▶ _Instructions for the task_
Give back the lines exactly, from the first one to the line with "shoulder_clear = 0.1; // [0.05:0.05:0.3]", both ends included.

▶ _Supplied information_

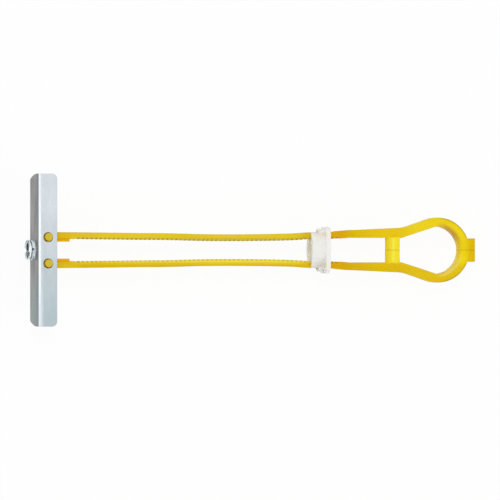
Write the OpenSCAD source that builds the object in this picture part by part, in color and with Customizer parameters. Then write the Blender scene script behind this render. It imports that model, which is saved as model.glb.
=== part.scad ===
// Strap-type tilting toggle anchor for hollow walls.
// +X runs along the bolt, from the metal channel to the pull handle.
// +Y runs along the channel, +Z across its two flanges.
// The origin is on the thread's axis, at the inner face of the channel's web.

/* [Channel] */
// Length of the metal channel
channel_l = 50; // [46:0.5:56]
// Width across the two flanges, which has to pass the hole in the wall
channel_w = 12.4; // [11.6:0.1:13.4]
// Depth from the web's outer face to the flanges' free edges
channel_d = 6.3; // [5.8:0.1:7.4]
// Thickness of the steel sheet
sheet_t = 1.25; // [1:0.05:1.4]
// Outer radius of the two bends
bend_r = 1.5; // [1.45:0.05:2]
// Radius of the flanges' free corners
flange_corner_r = 2; // [1:0.1:3]

/* [Threaded boss] */
// Outer diameter of the boss drawn out of the web
boss_d = 6.7; // [6.2:0.1:7.6]
// Height of the boss above the web
boss_h = 2.4; // [1.8:0.1:3.2]
// Radius of the fillet at the boss's foot
boss_foot_r = 0.5; // [0.2:0.05:0.7]
// Radius of the rounded edge at the boss's mouth
boss_lip_r = 0.25; // [0.1:0.05:0.35]
// Diameter of the tapped hole at the tips of its thread
tap_d = 5; // [4.2:0.1:5.2]
// Width of the chamfer at the boss's mouth
tap_chamfer = 0.35; // [0.1:0.05:0.4]

/* [Strap pins] */
// Distance between the two pins along the channel
pin_pitch = 8.6; // [8.4:0.1:9.4]
// Distance from the web's inner face to the pins' axes
pin_x = 2.2; // [2.1:0.1:2.6]
// Diameter of a pin
pin_d = 2.6; // [2:0.1:2.9]
// Radial running clearance of a pin in its hole
pin_clear = 0.06; // [0.02:0.01:0.1]
// How far a pin stands out of the flange
pin_proud = 0.5; // [0.3:0.05:0.8]
// Width of the lead-in chamfer at a pin's end
pin_chamfer = 0.3; // [0.1:0.05:0.5]
// Clearance between a strap's shoulder and the flange
shoulder_clear = 0.1; // [0.05:0.05:0.3]

/* [Straps] */
// Width of a strap across the flanges
strap_w = 4; // [3.4:0.1:4.2]
// Thickness of the block next to the channel
block_t = 3.1; // [3:0.05:3.4]
// Length of the block from the pin's axis
block_l = 8; // [6:0.1:9]
// Width of the block's inner lug, which is narrower than the strap
lug_w = 3.2; // [2.4:0.1:3.4]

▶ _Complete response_
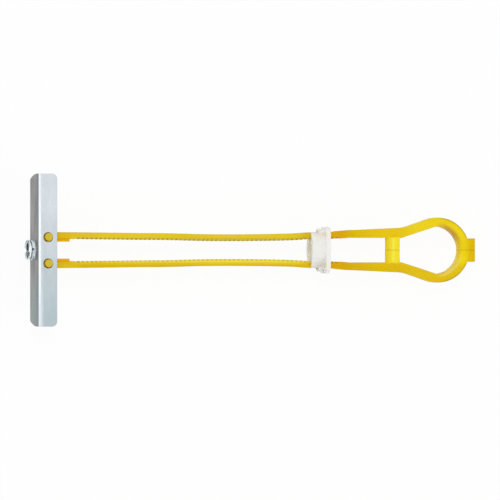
Write the OpenSCAD source that builds the object in this picture part by part, in color and with Customizer parameters. Then write the Blender scene script behind this render. It imports that model, which is saved as model.glb.
=== part.scad ===
// Strap-type tilting toggle anchor for hollow walls.
// +X runs along the bolt, from the metal channel to the pull handle.
// +Y runs along the channel, +Z across its two flanges.
// The origin is on the thread's axis, at the inner face of the channel's web.

/* [Channel] */
// Length of the metal channel
channel_l = 50; // [46:0.5:56]
// Width across the two flanges, which has to pass the hole in the wall
channel_w = 12.4; // [11.6:0.1:13.4]
// Depth from the web's outer face to the flanges' free edges
channel_d = 6.3; // [5.8:0.1:7.4]
// Thickness of the steel sheet
sheet_t = 1.25; // [1:0.05:1.4]
// Outer radius of the two bends
bend_r = 1.5; // [1.45:0.05:2]
// Radius of the flanges' free corners
flange_corner_r = 2; // [1:0.1:3]

/* [Threaded boss] */
// Outer diameter of the boss drawn out of the web
boss_d = 6.7; // [6.2:0.1:7.6]
// Height of the boss above the web
boss_h = 2.4; // [1.8:0.1:3.2]
// Radius of the fillet at the boss's foot
boss_foot_r = 0.5; // [0.2:0.05:0.7]
// Radius of the rounded edge at the boss's mouth
boss_lip_r = 0.25; // [0.1:0.05:0.35]
// Diameter of the tapped hole at the tips of its thread
tap_d = 5; // [4.2:0.1:5.2]
// Width of the chamfer at the boss's mouth
tap_chamfer = 0.35; // [0.1:0.05:0.4]

/* [Strap pins] */
// Distance between the two pins along the channel
pin_pitch = 8.6; // [8.4:0.1:9.4]
// Distance from the web's inner face to the pins' axes
pin_x = 2.2; // [2.1:0.1:2.6]
// Diameter of a pin
pin_d = 2.6; // [2:0.1:2.9]
// Radial running clearance of a pin in its hole
pin_clear = 0.06; // [0.02:0.01:0.1]
// How far a pin stands out of the flange
pin_proud = 0.5; // [0.3:0.05:0.8]
// Width of the lead-in chamfer at a pin's end
pin_chamfer = 0.3; // [0.1:0.05:0.5]
// Clearance between a strap's shoulder and the flange
shoulder_clear = 0.1; // [0.05:0.05:0.3]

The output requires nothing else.